Mientras ella confirma mis sospechas y me comenta algún que otro detalle que ahora soy incapaz de recordar, noto que algo se me tira a las piernas con fuerza y me estira del pantalón. Sorprendido, miro hacia abajo rápidamente y veo una pequeña niña que me está mirando con sus ojos grandes y vivos. Me dice hola con una intensidad familiar, como si fuera su tío o cualquier otro familiar cercano al que conociera de siempre. Yo, enternecido, le contesto: -Hola! cómo te llamas?. Me llamo Mireia, i tú? -contesta ella. Yo me llamo Sebastián -le respondo afectuosamente. Mientras yo y la conocida con la que hablaba nos maravillábamos por ese acto tan conmovedor de amistosidad infantil aparece, preso de una gran agitación, el padre de la criatura -yo no había dejado de interaccionar con la niña, lo que no resultaba  nada difícil, visto el entusiasmo que mostraba conmigo-. El padre se disculpa y me dice que debe haberme confundido con alguien. Yo le digo que debo haberle gustado por algún motivo que desconocía. Sebastián! -exclama la niña. El padre viendo que se dirigía hacia mí, le dice: -Sebastián soy yo Mireia. Pero dada la insistencia de la niña, me mira de soslayo y exclama sorprendido: -Ah! que tu también te llamas Sebastián. Sí, sí -le respondo con naturalidad. Va, vámonos Mireia -le dice el padre a la niña. Nos saludamos y, ya definitivamente, me dispongo a sentarme para presenciar con tranquilidad la presentación del libro.

El acto resulta de lo más interesante y ameno, a pesar de que empiezo a bostezar con insistencia. Todos los ponentes saludan después de la ronda de intervenciones habitual y se da por finalizada la presentación. Justo antes de cruzar la puerta para abandonar aquel lugar, la niña aparece de nuevo como un rayo y se vuelve a lanzar sobre mi con inusitada determinación. Vuelve a chocar contra mis piernas intentando darme una gran abrazo y sin vacilaciones me dice: -Hola Sebastián! Cómo etás? Miro hacia abajo rindiéndome a la ilusión con que me mira su pequeño rostro y le sonrío con ternura. Hola Mireia!

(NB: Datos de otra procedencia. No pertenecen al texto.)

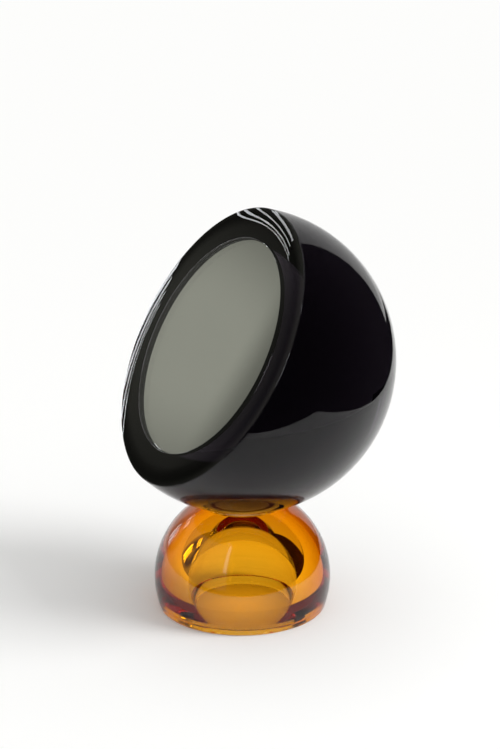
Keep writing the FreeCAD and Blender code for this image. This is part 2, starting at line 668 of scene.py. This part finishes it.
@dataclass
class Foot:
    """The amber glass dome, flat below, dished above and hollow inside."""

    where: GlobeFrame
    face_radius: float = 42.0 * MM
    dish_sphere: float = 75.9 * MM
    hollow_radius: float = 27.2 * MM
    hollow_height: float = 12.1 * MM     # of the hollow's centre
    lip: float = 1.6 * MM                # the straight wall where the hollow opens
    edge_break: float = 0.5 * MM
    hollow_steps: int = 96
    dome_steps: int = 120
    dish_steps: int = 32

    def build(self) -> bpy.types.Object:
        """Turns the foot.

        Returns:
            The foot's piece.
        """
        low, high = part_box("foot")
        radius = (high[0] - low[0]) / 2
        middle = math.sqrt(radius**2 - self.face_radius**2)
        centre = self.where.centre.z
        gap = centre - middle
        along = (gap**2 + radius**2 - self.dish_sphere**2) / (2 * gap)
        start = math.degrees(math.asin(self.face_radius / radius))
        rim = 180.0 - math.degrees(math.acos(along / radius))
        dish_rim = math.degrees(math.acos((gap - along) / self.dish_sphere))
        lip_angle = math.degrees(math.acos((self.hollow_height - self.lip) / self.hollow_radius))
        outline = Profile(0.0, self.hollow_height + self.hollow_radius)
        outline.arc(self.hollow_height, lip_angle - 180.0, self.hollow_steps)
        outline.line(self.hollow_radius * math.sin(math.radians(lip_angle)), low[2])
        outline.line(self.face_radius, low[2])
        outline.arc(middle, rim - start, self.dome_steps)
        outline.arc(centre, -dish_rim, self.dish_steps)
        piece = outline.turn("amber_foot", Matrix.Identity(4), self.edge_break)
        dress(piece, AMBER_GLASS.make(), Body.FOOT, "foot")
        return piece


@dataclass
class SeatRing:
    """The thin clear ring that the globe rests on, curved to fit it."""

    where: GlobeFrame
    inner_sphere: float = 75.2 * MM
    outer_sphere: float = 75.7 * MM
    inner_angle: float = 11.0
    outer_angle: float = 14.5
    edge_break: float = 0.1 * MM
    arc_steps: int = 16

    def build(self) -> bpy.types.Object:
        """Turns the ring.

        Returns:
            The ring's piece.
        """
        centre = self.where.centre.z
        span = self.outer_angle - self.inner_angle
        inner_start = self.point(self.inner_sphere, self.inner_angle)
        outline = Profile(*inner_start)
        outline.arc(centre, span, self.arc_steps)
        outline.line(*self.point(self.outer_sphere, self.outer_angle))
        outline.arc(centre, -span, self.arc_steps)
        outline.line(*inner_start)
        piece = outline.turn("clear_seat_ring", Matrix.Identity(4), self.edge_break)
        dress(piece, CLEAR_RING.make(), Body.SEAT, "seat_ring")
        return piece

    def point(self, sphere: float, degrees: float) -> tuple[float, float]:
        """The radius and height of a point under the globe.

        Args:
            sphere: Its distance from the globe's centre.
            degrees: Its angle from straight down.

        Returns:
            Distance from the axis, and height.
        """
        turn = math.radians(degrees)
        return sphere * math.sin(turn), self.where.centre.z - sphere * math.cos(turn)


# ---------------------------------------------------------------------------------------------------
# The studio
# ---------------------------------------------------------------------------------------------------


@dataclass(frozen=True)
class Span:
    """A part of the curved wall that stands round the mirror."""

    start: float                 # in degrees to the camera's right of straight away from it
    end: float
    low: float                   # heights, in metres
    high: float


@dataclass(frozen=True)
class Lamp:
    """A lamp whose own shape no glass shows, placed in the camera's directions, +Y away from it."""

    name: str
    kind: LampKind
    power: float
    place: SPOT
    aim: SPOT = (0.0, 0.0, 0.0)

    def hang(self, turn: Matrix) -> bpy.types.Light:
        """Hangs the lamp.

        Args:
            turn: The turn from the camera's directions to the frame.

        Returns:
            The lamp's own settings.
        """
        light = bpy.data.lights.new(self.name, self.kind.value)
        light.energy = self.power
        holder = bpy.data.objects.new(self.name, light)
        holder.location = turn @ Vector(self.place)
        holder.rotation_mode = "QUATERNION"
        holder.rotation_quaternion = (holder.location - turn @ Vector(self.aim)).to_track_quat("Z", "Y")
        holder.visible_glossy = False
        holder.visible_transmission = False
        bpy.context.scene.collection.objects.link(holder)
        return light


@dataclass
class Studio:
    """A pale floor and soft light, with dark and pale cards seen only in reflections and through glass."""

    floor_size: float = 30.0
    floor_drop: float = 0.05 * MM
    card_height: float = 0.5 * MM    # of the flat cards over the floor
    sheet_front: float = 0.21        # how far the pale sheet under the mirror reaches towards the camera
    sheet_side: float = 0.26         # how far it reaches to the camera's right
    sheet_lean: float = 0.2          # how much it widens to the right, away from the camera
    room_radius: float = 2.0
    wall_steps: int = 48
    dark_room: Span = Span(37.0, 200.0, 0.0, 5.0)
    side_wall: Span = Span(-95.0, -35.0, 0.0, 5.0)
    left_wall: Span = Span(-160.0, -95.0, 0.0, 5.0)
    far_window: Span = Span(-158.0, -153.0, 0.8, 4.5)
    patch_azimuth: float = -54.0
    patch_height: float = 0.57
    shade_rise: float = 0.35         # how much the patch's shade also follows its height
    strip_depth: float = 0.01        # how far the windows stand in front of the walls
    bar_reach: tuple[float, float] = (-54.5, -42.0)
    bars: tuple[tuple[float, float], ...] = ((0.835, 0.845), (0.87, 0.885), (0.93, 0.945), (1.0, 1.03))
    post_reach: tuple[float, float] = (0.1, 0.56)
    posts: tuple[tuple[float, float], ...] = (
        (-51.3, -50.9), (-49.5, -48.6), (-47.0, -45.5), (-43.5, -41.5),
    )
    dark: Glow = Glow("dark_room", (1.0, 1.0, 1.0), 0.002)
    pale: Glow = Glow("pale_wall", (1.0, 1.0, 0.9), 0.33)
    window_light: Glow = Glow("window_light", (0.93, 0.96, 1.0), 6.0)
    far_light: Glow = Glow("far_light", (0.93, 0.96, 1.0), 2.5)
    sky_colour: RGB = (1.0, 1.0, 0.99)
    key: Lamp = Lamp("key_light", LampKind.DISTANT, 1.35, (1.0, -0.25, 0.9))
    key_softness: float = 28.0       # the key light's width, in degrees
    fill: Lamp = Lamp("fill_light", LampKind.PANEL, 0.45, (0.45, -0.15, 0.30), (0.09, -0.02, 0.0))
    fill_size: float = 0.3
    focus: Lamp = Lamp("focused_light", LampKind.BULB, 0.010, (0.0, 0.0, 24.0 * MM))
    focus_colour: RGB = (1.0, 0.5, 0.03)
    focus_size: float = 6.0 * MM

    def turned(self) -> Matrix:
        """The turn from the camera's own directions, +Y away from it, to the frame."""
        return Matrix.Rotation(math.radians(CAMERA_AZIMUTH), 4, "Z")

    def card(self, name: str, bm: bmesh.types.BMesh, glow: Glow | SoftPatch) -> bpy.types.Object:
        """Makes a card that is seen only in reflections and through glass.

        Args:
            name: The card's name.
            bm: Its shape, in the camera's directions.
            glow: Its surface.

        Returns:
            The card.
        """
        bmesh.ops.transform(bm, matrix=self.turned(), verts=bm.verts[:])
        card = finished(bm, name)
        card.data.materials.append(glow.make())
        card.visible_camera = False
        card.visible_diffuse = False
        card.visible_shadow = False
        return card

    def wall(self, name: str, span: Span, glow: Glow | SoftPatch, inset: float = 0.0) -> bpy.types.Object:
        """Makes an upright curved card round the mirror.

        Args:
            name: The card's name.
            span: Where it stands.
            glow: Its surface.
            inset: How far it hangs in from the room's wall.

        Returns:
            The card.
        """
        bm = bmesh.new()
        turn = math.radians(span.start)
        x, y = (self.room_radius - inset) * math.sin(turn), (self.room_radius - inset) * math.cos(turn)
        foot, head = bm.verts.new((x, y, span.low)), bm.verts.new((x, y, span.high))
        edge = bm.edges.new((foot, head))
        bmesh.ops.spin(
            bm, geom=[foot, head, edge], cent=(0.0, 0.0, 0.0), axis=(0.0, 0.0, -1.0),
            angle=math.radians(span.end - span.start), steps=self.wall_steps,
        )
        return self.card(name, bm, glow)

    def flat(
        self, name: str, x: tuple[float, float], y: tuple[float, float], glow: Glow | SoftPatch,
        lean: float = 0.0,
    ) -> bpy.types.Object:
        """Makes a flat card that lies just over the floor.

        Args:
            name: The card's name.
            x: Its reach to the camera's left and right.
            y: Its reach towards and away from the camera.
            glow: Its surface.
            lean: How much its sides lean to the right, away from the camera.

        Returns:
            The card.
        """
        bm = bmesh.new()
        bmesh.ops.create_grid(bm, x_segments=1, y_segments=1, size=0.5)
        bmesh.ops.scale(bm, vec=(x[1] - x[0], y[1] - y[0], 1.0), verts=bm.verts[:])
        middle = ((x[0] + x[1]) / 2, (y[0] + y[1]) / 2, self.card_height)
        bmesh.ops.translate(bm, vec=middle, verts=bm.verts[:])
        shear = Matrix.Identity(4)
        shear[0][1] = lean
        bmesh.ops.transform(bm, matrix=shear, verts=bm.verts[:])
        return self.card(name, bm, glow)

    def build(self) -> None:
        """Lays the floor, hangs the cards and lights the scene."""
        self.floor()
        self.walls()
        self.windows()
        self.light()

    def floor(self) -> None:
        """Lays the pale floor."""
        bm = bmesh.new()
        bmesh.ops.create_grid(bm, x_segments=1, y_segments=1, size=self.floor_size / 2)
        bmesh.ops.translate(bm, vec=(0.0, 0.0, -self.floor_drop), verts=bm.verts[:])
        floor = finished(bm, "floor")
        floor.data.materials.append(PaleFloor().make())

    def walls(self) -> None:
        """Lays dark cards round the pale sheet and stands dark and pale walls round them."""
        far = self.room_radius
        side_start = self.sheet_side + self.sheet_lean * self.sheet_front
        self.flat("dark_front", (-far, self.sheet_side), (-far, -self.sheet_front), self.dark)
        self.flat("dark_side", (side_start, far), (-far, far), self.dark, self.sheet_lean)
        self.wall("dark_room_wall", self.dark_room, self.dark)
        self.wall("side_wall", self.side_wall, self.side_patch())
        self.wall("pale_left_wall", self.left_wall, self.pale)

    def side_patch(self) -> SoftPatch:
        """Sets the lit patch on the side wall where the mirror shows it.

        Returns:
            The wall's surface.
        """
        turn = math.radians(self.patch_azimuth)
        middle = Vector((math.sin(turn), math.cos(turn), 0.0)) * self.room_radius
        middle.z = self.patch_height
        shade_side = Vector((-math.cos(turn), math.sin(turn), self.shade_rise))
        return SoftPatch(self.turned() @ middle, self.turned() @ shade_side)

    def windows(self) -> None:
        """Hangs the narrow bright strips that the facet's rim shows as lines."""
        for low, high in self.bars:
            self.wall("window_bar", Span(*self.bar_reach, low, high), self.window_light, self.strip_depth)
        for start, end in self.posts:
            self.wall("window_post", Span(start, end, *self.post_reach), self.window_light, self.strip_depth)
        self.wall("far_window", self.far_window, self.far_light, self.strip_depth)

    def light(self) -> None:
        """Sets the even sky, the key and fill lights, and the light that the dome gathers in its hollow."""
        world = bpy.data.worlds.new("studio_sky")
        bpy.context.scene.world = world
        world.use_nodes = True
        sky = world.node_tree.nodes["Background"]
        sky.inputs["Color"].default_value = (*self.sky_colour, 1.0)
        sky.inputs["Strength"].default_value = SKY_STRENGTH
        key = self.key.hang(self.turned())
        key.angle = math.radians(self.key_softness)
        fill = self.fill.hang(self.turned())
        fill.shape = "DISK"
        fill.size = self.fill_size
        focus = self.focus.hang(self.turned())
        focus.color = self.focus_colour
        focus.shadow_soft_size = self.focus_size


@dataclass
class Camera:
    """The camera, aimed from the globe's centre."""

    where: GlobeFrame
    pitch: float = 15.35
    distance: float = 750.0 * MM
    side_step: float = 3.854 * MM    # how far the globe's centre stands left of the picture's middle
    rise: float = 6.830 * MM         # and above it
    lens: float = 73.9

    def build(self) -> bpy.types.Object:
        """Places the camera.

        Returns:
            The camera.
        """
        turn, lean = math.radians(CAMERA_AZIMUTH), math.radians(self.pitch)
        back = Vector((math.sin(turn) * math.cos(lean), -math.cos(turn) * math.cos(lean), math.sin(lean)))
        look = back.to_track_quat("Z", "Y")
        right, up = look @ Vector((1.0, 0.0, 0.0)), look @ Vector((0.0, 1.0, 0.0))
        data = bpy.data.cameras.new("camera")
        data.lens = self.lens
        camera = bpy.data.objects.new("camera", data)
        camera.location = self.where.centre + back * self.distance + right * self.side_step - up * self.rise
        camera.rotation_mode = "QUATERNION"
        camera.rotation_quaternion = look
        bpy.context.scene.collection.objects.link(camera)
        bpy.context.scene.camera = camera
        return camera


def set_rendering() -> None:
    """Keeps the colours plain and lets light pass often enough through thick glass."""
    scene = bpy.context.scene
    scene.view_settings.view_transform = "Standard"
    scene.cycles.max_bounces = LIGHT_BOUNCES
    scene.cycles.transmission_bounces = LIGHT_BOUNCES
    scene.cycles.glossy_bounces = LIGHT_BOUNCES


def main() -> None:
    """Builds the studio and the mirror."""
    logging.basicConfig(level=logging.INFO, format="%(name)s: %(message)s")
    where = GlobeFrame()
    Camera(where).build()
    Studio().build()
    Foot(where).build()
    SeatRing(where).build()
    Globe(where).build()
    MirrorStack(where).build()
    set_rendering()


if __name__ == "__main__":
    main()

Com te lo has pasado? -le pregunto -sabía que a lo largo de toda la conferencia había estado intentando boicotear el silencio al que todos aspirábamos con legitimidad-. Bien, bien -me dice entre sonrisas y sin dejar de corretear mientras tira del brazo de su padre. Vaya, me parece que le has caído muy bien -me suelta éste sentenciosamente. Cuando he conseguido librarme de la encantadora niña vuelvo para casa pensando en lo maravillosos y sorprendentes que en ocasiones pueden resultar los niños. Ya no llueve.